Et vu la particularité de notre blog, mentionnons pour finir l'intérêt que cette série peut avoir pour nous rôlistes : non seulement les intrigues sont très bien ficelées et ne demandent que peu de travail pour être transposées en scénarios, mais la façon dont Jack Reacher, vagabond sans attache, se retrouve chaque fois malgré lui impliqué dans l'intrigue rappellera de doux souvenirs aux MJ dont les PJ renâclent sans cesse pour jouer le jeu du scénario quand bien même cela fait des semaines qu'ils attendaient l'occasion de se retrouver pour jouer ensemble.



Evidemment, qu'il y a des faiblesses : le plus évident est le peu de crédibilité du personnage et son absence totale d'évolution. Comme tout récit d'action et de justicier solitaire, cela ne flatte pas les plus élevés et les plus moraux de nos instincts. Par bien des égards, Reacher est une version moderne des personnages de Charles Bronson.[4]

Si vous avez envie de donner une chance aux livres, allez faire un tour sur la page Wikipedia du personnage où vous trouverez tous les titres en anglais et en français. Commencez par le premier ou n'importe lequel d'entre eux (ils se lisent vraiment dans n'importe quel ordre), et revenez me dire ce que vous en avez pensé.

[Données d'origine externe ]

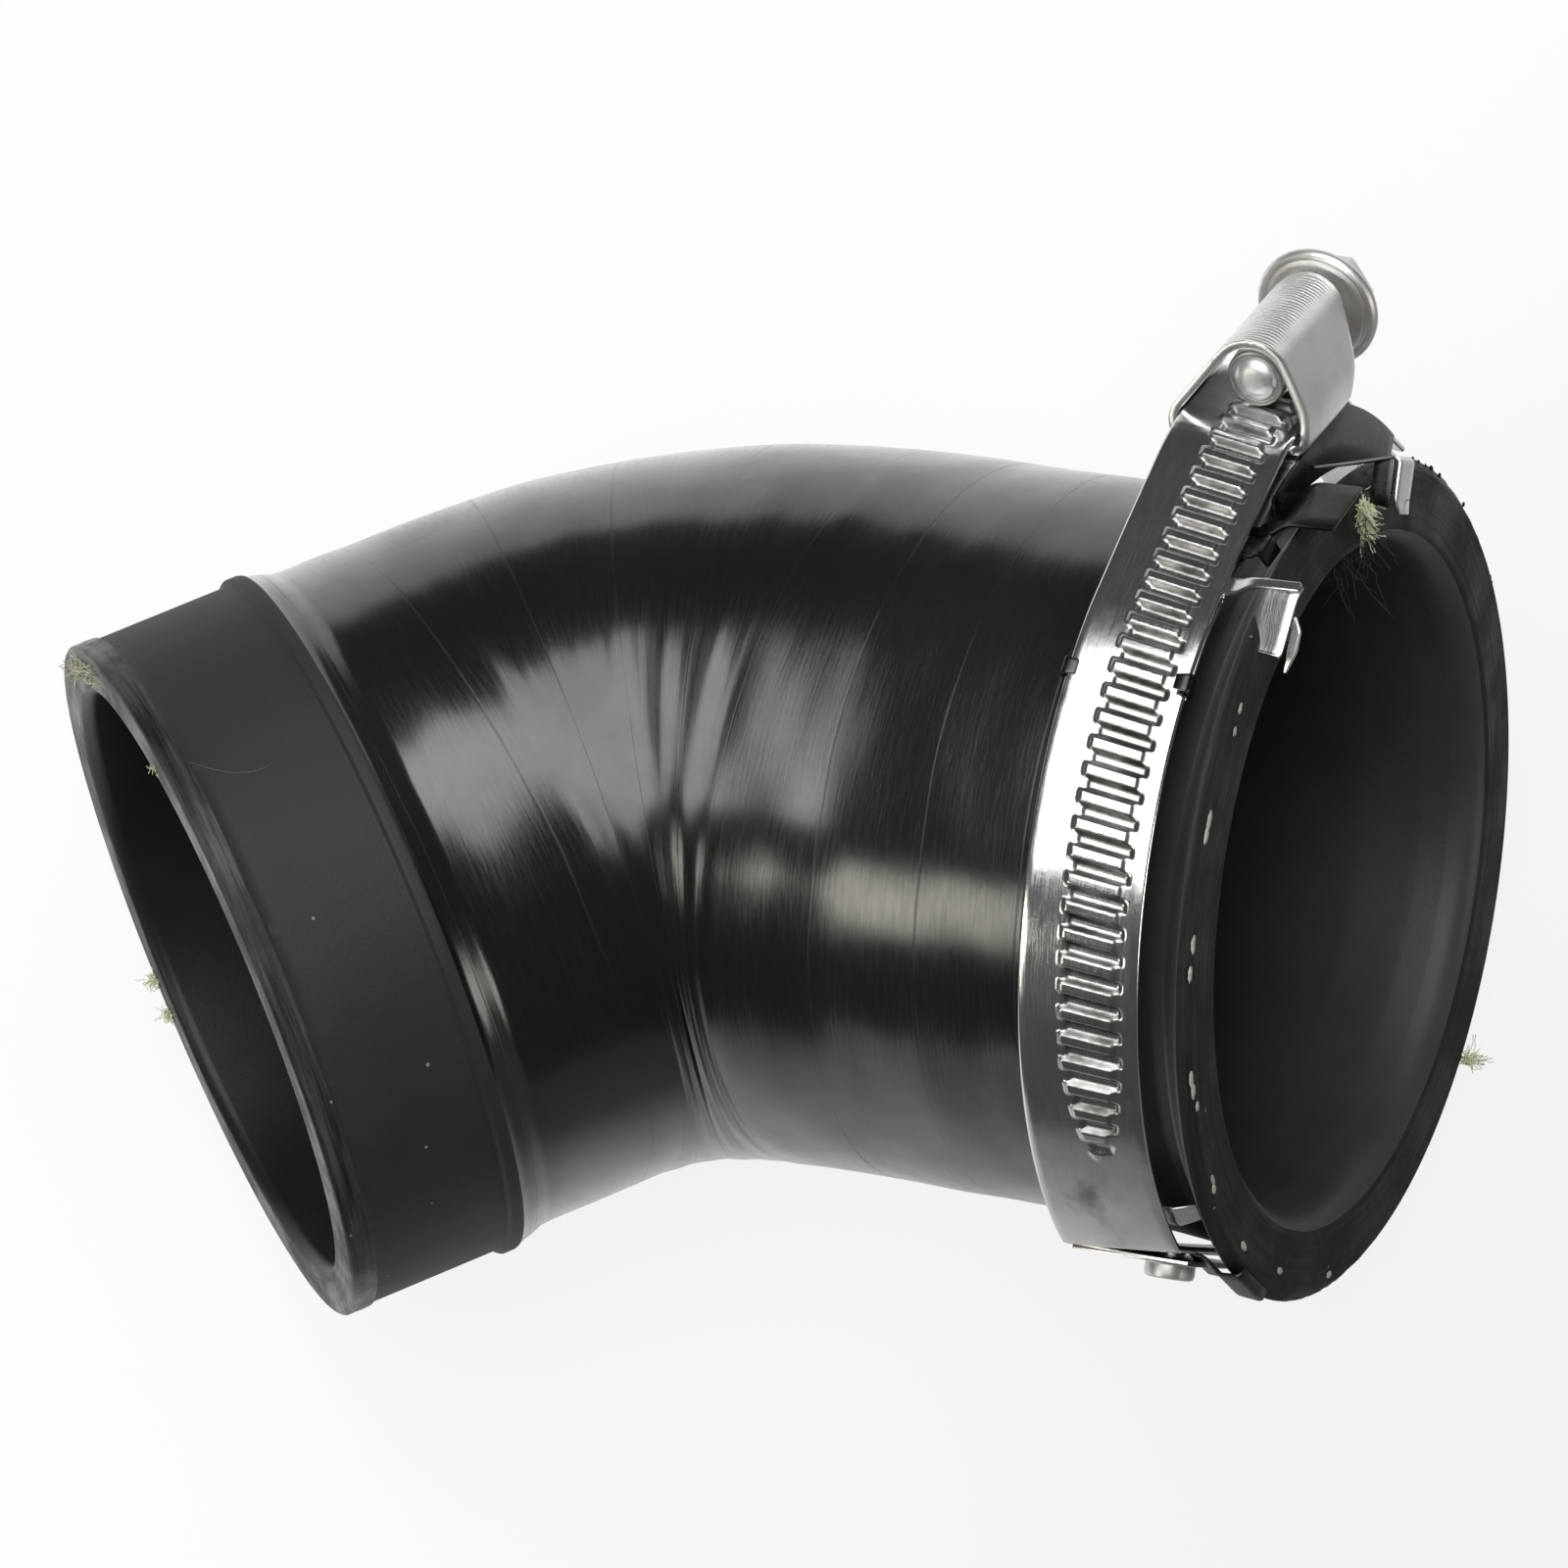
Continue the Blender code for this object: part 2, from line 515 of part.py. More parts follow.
def make_top_retainer() -> None:
    """Model the top retainer: a liner under the band, two ears, an apron and two hooks."""
    start = radial(TAKE_OFF_ANGLE, LINER_RADIUS)
    front = along_screw(UNDER_FRONT, LINER_HEIGHT)
    end = radial(LINER_END_ANGLE, LINER_RADIUS)
    path = arc(LINER_RADIUS, LINER_START_ANGLE, TAKE_OFF_ANGLE)
    path += [front, along_screw(UNDER_REAR, LINER_HEIGHT), end]
    mesh = strip_mesh(path, LINER_THICKNESS, "retainer_top")
    liner = finish(mesh, "retainer_top", polished_steel)
    root = BAND_WIDTH / 2 - 1.0
    side = BAND_WIDTH / 2 + GAP + EAR_THICKNESS / 2
    top = (BAND_THICKNESS + EAR_THICKNESS) / 2 + GAP
    low = LINER_RADIUS - RING_RADIUS
    place = ring_place(EAR_ANGLE, RING_RADIUS, RING_CENTRE_X)
    for sign, name in ((-1, "far_ear"), (1, "mouth_ear")):
        ear = [(sign * root, low), (sign * side, low), (sign * side, top), (sign * (side - EAR_REACH), top)]
        combine(liner, folded_mesh(ear, EAR_THICKNESS, EAR_LENGTH, place, name), "UNION")
    face = MOUTH_LENGTH - RING_CENTRE_X
    edge = BAND_WIDTH / 2
    depth = start.cross(front).length / (front - start).length
    rise = max(MOUTH_RADIUS + GAP + EAR_THICKNESS / 2 - depth, 0.0)
    reach = face + NEAR_HOOK_REACH
    climb = [(root, 0.0), (edge + 0.8, 0.0), (edge + 3.0, rise)]

    place = strip_place(start, front, sum(APRON_SHARES) / 2)
    width = (front - start).length * (APRON_SHARES[1] - APRON_SHARES[0])
    apron = [*climb, (face - APRON_OVERHANG, rise)]
    combine(liner, folded_mesh(apron, EAR_THICKNESS, width, place, "apron"), "UNION")

    place = strip_place(start, front, NEAR_HOOK_SHARE)
    arm = folded_mesh([*climb, (reach, rise)], EAR_THICKNESS, HOOK_WIDTH, place, "near_arm")
    combine(liner, arm, "UNION")
    turn = Matrix.Rotation(math.radians(-90), 4, "Z")
    tongue_width = NEAR_HOOK_REACH - 2 * GAP
    shift = Matrix.Translation((reach - GAP - tongue_width / 2, 0.0, rise))
    tongue = [(-HOOK_WIDTH * 0.4, 0.0), (HOOK_WIDTH * 0.5, 0.0), (NEAR_TONGUE_LENGTH, -NEAR_TONGUE_DROP)]
    combine(liner, folded_mesh(tongue, EAR_THICKNESS * 0.8, tongue_width,
                               place @ shift @ turn, "near_tongue"), "UNION")

    middle = along_screw(FAR_HOOK_PLACE, LINER_HEIGHT)
    place = strip_place(middle, along_screw(FAR_HOOK_PLACE + 1.0, LINER_HEIGHT), 0.0)
    reach = face + FAR_HOOK_REACH
    arm = [(root, 0.0), (edge + 1.5, 0.0), (face + GAP, -FAR_HOOK_FALL * 0.8), (reach, -FAR_HOOK_FALL),
           (reach + 0.2, -FAR_HOOK_FALL - FAR_HOOK_DROP)]
    combine(liner, folded_mesh(arm, EAR_THICKNESS, HOOK_WIDTH, place, "far_hook"), "UNION")


def make_bottom_retainer() -> None:
    """Model the bottom retainer: a bar on the flat of the band, with a hook over the mouth."""
    flat = ring_place(FLAT_ANGLE, BAR_DISTANCE, RING_CENTRE_X)
    place = flat @ Matrix.Translation((0.0, BAR_SHIFT, 0.0))
    edge = BAND_WIDTH / 2
    mesh = folded_mesh([(-edge, 0.0), (edge, 0.0)], LINER_THICKNESS, BAR_LENGTH, place, "retainer_bottom")
    bar = finish(mesh, "retainer_bottom", polished_steel)
    combine(bar, rivet_hole(), "DIFFERENCE")
    place = flat @ Matrix.Translation((0.0, BAR_HOOK_SHIFT, 0.0))
    face = MOUTH_LENGTH - RING_CENTRE_X
    rise = MOUTH_RADIUS + GAP + EAR_THICKNESS / 2 - BAR_DISTANCE
    reach = face + GAP + EAR_THICKNESS / 2
    hook = [(edge - 1.0, 0.0), (edge + 0.4, 0.0), (edge + 2.7, rise), (reach, rise)]
    hook.append((reach, rise - BAR_HOOK_DROP))
    combine(bar, folded_mesh(hook, EAR_THICKNESS, BAR_HOOK_WIDTH, place, "hook"), "UNION")


def make_rivet() -> None:
    """Model the rivet: domed head on the bar and a shank through the bar and the band."""
    under_head = BAR_DISTANCE + LINER_THICKNESS / 2 + GAP - FLAT_DISTANCE
    top = under_head + RIVET_HEAD_HEIGHT
    profile = [
        (0.0, top),
        (RIVET_HEAD_RADIUS * 0.7, top),
        (RIVET_HEAD_RADIUS, top - RIVET_HEAD_HEIGHT * 0.4),
        (RIVET_HEAD_RADIUS, under_head),
        (RIVET_SHANK_RADIUS, under_head),
        (RIVET_SHANK_RADIUS, -BAND_THICKNESS / 2),
        (0.0, -BAND_THICKNESS / 2),
    ]
    rivet = turn_profile(profile, 24, "retainer_rivet", satin_steel)
    place = rivet_place()
    place.translation = place.translation * MM
    rivet.matrix_world = place


def solid_data(item: bpy.types.Object) -> tuple:
    """Return a finished sub-part's points, volume and centre of volume, in metres."""
    evaluated = item.evaluated_get(bpy.context.evaluated_depsgraph_get())
    edit = bmesh.new()
    edit.from_mesh(evaluated.to_mesh())
    edit.transform(evaluated.matrix_world)
    bmesh.ops.triangulate(edit, faces=edit.faces)
    corners = np.array([[vert.co for vert in face.verts] for face in edit.faces], dtype=float)
    points = np.array([vert.co for vert in edit.verts], dtype=float)
    edit.free()
    volumes = np.einsum("ij,ij->i", corners[:, 0], np.cross(corners[:, 1], corners[:, 2])) / 6
    centre = (corners.sum(axis=1) / 4 * volumes[:, None]).sum(axis=0) / volumes.sum()
    return points, volumes.sum(), centre


def resting_turn(points: np.ndarray, centre: Vector) -> Matrix:
    """Return the turn that puts the hull's face below the centre of mass flat on the floor."""
    edit = bmesh.new()
    for point in points:
        edit.verts.new(point)
    bmesh.ops.convex_hull(edit, input=edit.verts)
    bmesh.ops.recalc_face_normals(edit, faces=edit.faces)
    best = None
    for face in edit.faces:
        normal = face.normal.copy()
        height = (face.verts[0].co - centre).dot(normal)
        foot = centre + normal * height
        sides = [(loop.link_loop_next.vert.co - loop.vert.co).cross(foot - loop.vert.co).dot(normal)
                 for loop in face.loops]
        if min(sides) > 0 and normal.z < -0.8 and (best is None or height < best[0]):
            best = (height, normal)
    edit.free()
    lying = best[1].rotation_difference(Vector((0.0, 0.0, -1.0))).to_matrix().to_4x4()
    way = lying @ MOUTH_WAY
    return Matrix.Rotation(-math.atan2(way.y, way.x), 4, "Z") @ lying


def lay_on_floor() -> None:
    """Parent every piece to an empty that lays the hose as it comes to rest."""
    bpy.context.view_layer.update()
    weights = []
    centres = []
    clouds = []
    for item in parts.objects:
        points, volume, centre = solid_data(item)
        weights.append(volume * (RUBBER_DENSITY if item.name == "hose" else STEEL_DENSITY))
        centres.append(centre)
        clouds.append(points)
    centre = Vector(np.average(centres, axis=0, weights=weights))
    turn = resting_turn(np.concatenate(clouds), centre)
    turned = np.concatenate(clouds) @ np.array(turn.to_3x3()).T
    low = turned.min(axis=0)
    high = turned.max(axis=0)
    pose = bpy.data.objects.new("resting_pose", None)
    parts.objects.link(pose)
    pose.rotation_euler = turn.to_euler()
    pose.location = (-(low[0] + high[0]) / 2, -(low[1] + high[1]) / 2, -low[2])
    for item in (*parts.objects, *cutters.objects):
        if item is not pose:
            item.parent = pose


for old in list(bpy.data.objects):
    bpy.data.objects.remove(old)
parts = bpy.data.collections.new(COLLECTION_NAME)
cutters = bpy.data.collections.new("cutters")
bpy.context.scene.collection.children.link(parts)
bpy.context.scene.collection.children.link(cutters)
rubber = make_material("rubber_black", (0.035, 0.036, 0.04), 0.35, 0.0)
polished_steel = make_material("polished_steel", (0.75, 0.75, 0.75), 0.12, 1.0)
satin_steel = make_material("satin_steel", (0.68, 0.68, 0.67), 0.3, 1.0)
make_hose()
make_band()
make_housing()
make_screw()
make_top_retainer()
make_bottom_retainer()
make_rivet()
lay_on_floor()
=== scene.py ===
"""Moulded turbo hose elbow with a loose worm-drive clamp, dressed round its CAD frame.

Shapes are worked out in millimetres in the hose's own frame: the axes of its two legs cross
at the origin, +X runs out of the flared mouth and +Z is square to both legs. `Placing` turns
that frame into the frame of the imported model.
"""

import json
import logging
import math
from collections.abc import Callable
from dataclasses import dataclass, field
from enum import Enum

import bpy
import numpy as np
from mathutils import Matrix, Vector


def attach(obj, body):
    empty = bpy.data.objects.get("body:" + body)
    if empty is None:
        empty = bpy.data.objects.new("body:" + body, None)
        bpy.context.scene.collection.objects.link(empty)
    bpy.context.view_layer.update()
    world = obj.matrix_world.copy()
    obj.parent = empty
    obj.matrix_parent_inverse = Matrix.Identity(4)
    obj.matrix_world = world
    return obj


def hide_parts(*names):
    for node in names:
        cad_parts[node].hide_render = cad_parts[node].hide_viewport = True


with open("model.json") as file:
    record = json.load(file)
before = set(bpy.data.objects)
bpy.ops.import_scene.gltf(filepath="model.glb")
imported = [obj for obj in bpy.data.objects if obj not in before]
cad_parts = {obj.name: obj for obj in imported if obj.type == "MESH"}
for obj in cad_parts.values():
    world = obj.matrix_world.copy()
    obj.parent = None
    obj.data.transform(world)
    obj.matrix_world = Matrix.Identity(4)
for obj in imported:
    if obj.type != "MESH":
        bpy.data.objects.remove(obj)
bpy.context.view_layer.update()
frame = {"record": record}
LOG = logging.getLogger("turbo_hose")

MM = 0.001
GAP = 0.3

# Hose: the lengths of its legs are from the crossing of their axes.
BEND = math.radians(45.7)
MOUTH_LENGTH = 70.7
CUFF_LENGTH = 52.7
CUFF_RADIUS = 35.3
RING_WIDTH = 2.4
CUFF_WIDTH = 14.4
LIP_HEIGHT = 0.6
LIP_WIDTH = 1.4
CUFF_BODY_RADIUS = 34.6
BODY_RADIUS = 35.9
INNER_BEND_RADIUS = 5.5
OUTER_BEND_RADIUS = 92.0
WALL = 4.9
MOUTH_RADIUS = 41.3
MOUTH_BORE_RADIUS = 34.3
SEAT_END_RADIUS = 37.0
MOUNT_RADIUS = 37.3
SEGMENTS = 240

# Clamp: angles round the ring are in degrees from +Z towards +Y, and heights are from its
# centre, square to the screw.
BAND_START = 54.1
BAND_WIDTH = 12.0
BAND_THICKNESS = 0.7
RING_CENTRE = BAND_START + BAND_WIDTH / 2
RING_RADIUS = 42.4
FLAT_ANGLE = -135.0
FLAT_DISTANCE = 37.65
TAKE_OFF_ANGLE = -13.0
LANDING_ANGLE = 62.0
TAIL_ANGLE = 56.0
TAIL_LIFT = 1.8
STRIP_HEIGHT = 46.55
FIXED_HEIGHT = 45.55
BASE_HEIGHT = 44.45
LINER_HEIGHT = 43.45
LINER_RADIUS = 41.5
SCREW_TURN = math.radians(13.6)
SCREW_HEIGHT = 50.3
SCREW_OFFSET = 7.0
SCREW_TIP = 5.2
SHEET = 0.9
FRONT_FOOT = 3.4
REAR_FOOT = 14.0
ROOF_END = 20.8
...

[1] En faisant un peu de nettoyage sur le blog, je me suis aperçu que ce brouillon attendait depuis près de 7 ans d'être publié. La série récente d'Amazon Prime lui ayant redonné de l'actualité, je le publie tel quel, sans rien retoucher. Il n'y aurait de toutes façons que peu de choses à changer à part le nombre de tomes publié (on en est à près de 30, je crois ?) et le fait que Lee Child ait passé la main à son frère pour un résultat apparemment mitigé.

[2] A l'époque, il n'y en avait qu'un, et la série n'existait pas encore.

[3] Ca y est, j'ai lu tous ceux écrits par Lee Child. Bon, ça s'use un peu sur la fin, on va pas se mentir.

[4] C'est encore plus évident dans la série.